BG: Has protecting your own privacy been important to your work?
MS: I don’t think it helps the suspension of disbelief if everybody knows where you work out. There’s so much that undermines our work as actors-promotion and stuff. It’s too bad.
BG: How do you feel about the fact that you’re commonly referred to as “the greatest actress of our time”?
MS: It doesn’t make any sense to me-though, of course, I wish it were true. There are so many incredible actors whose work inspires me every day and who I feel humbled by. It’s only the people in your profession or in the sports world who need to say, “This is the number one pick for this year.” I think if we could get the sports analogy out of the movies we’d all be better off.
BC: Last question: If one of your kids were to announce that he or she wanted to become an actor, what would you say?

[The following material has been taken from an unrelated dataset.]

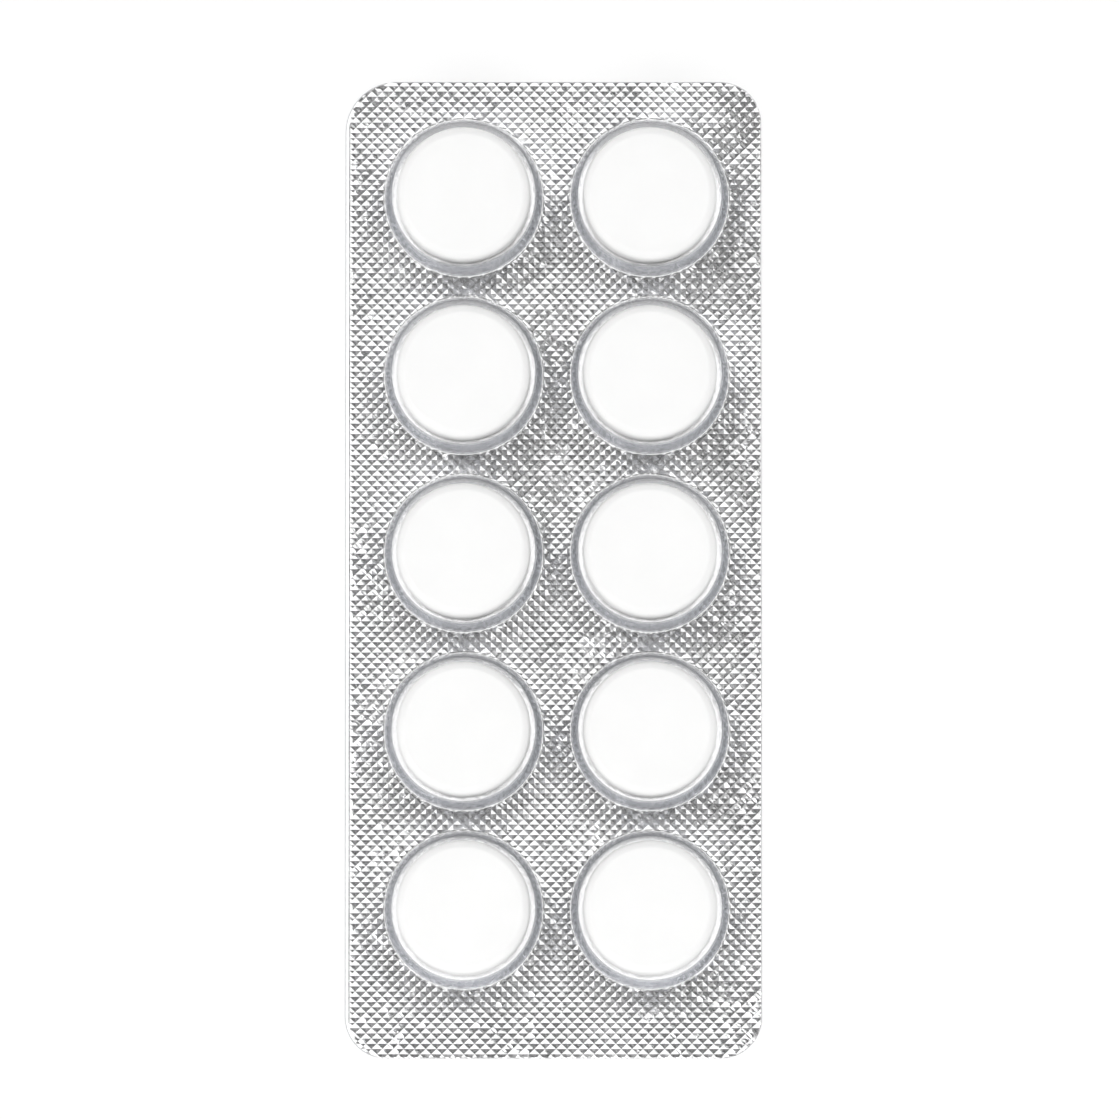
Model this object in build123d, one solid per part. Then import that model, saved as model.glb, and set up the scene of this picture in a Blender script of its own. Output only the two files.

MS: I give them advice all the time, and they never listen to me. [both laugh] I think acting’s a beautiful profession that’s full of heartbreak, and you have to be ready for that. If you can’t do anything else, go for it.
BG: I assume you couldn’t live without it.
MS: Well, I’m on the fence. I can’t live without it when I don’t have it. When I’m doing it I can. But I’m very happy, especially with the things coming out this year.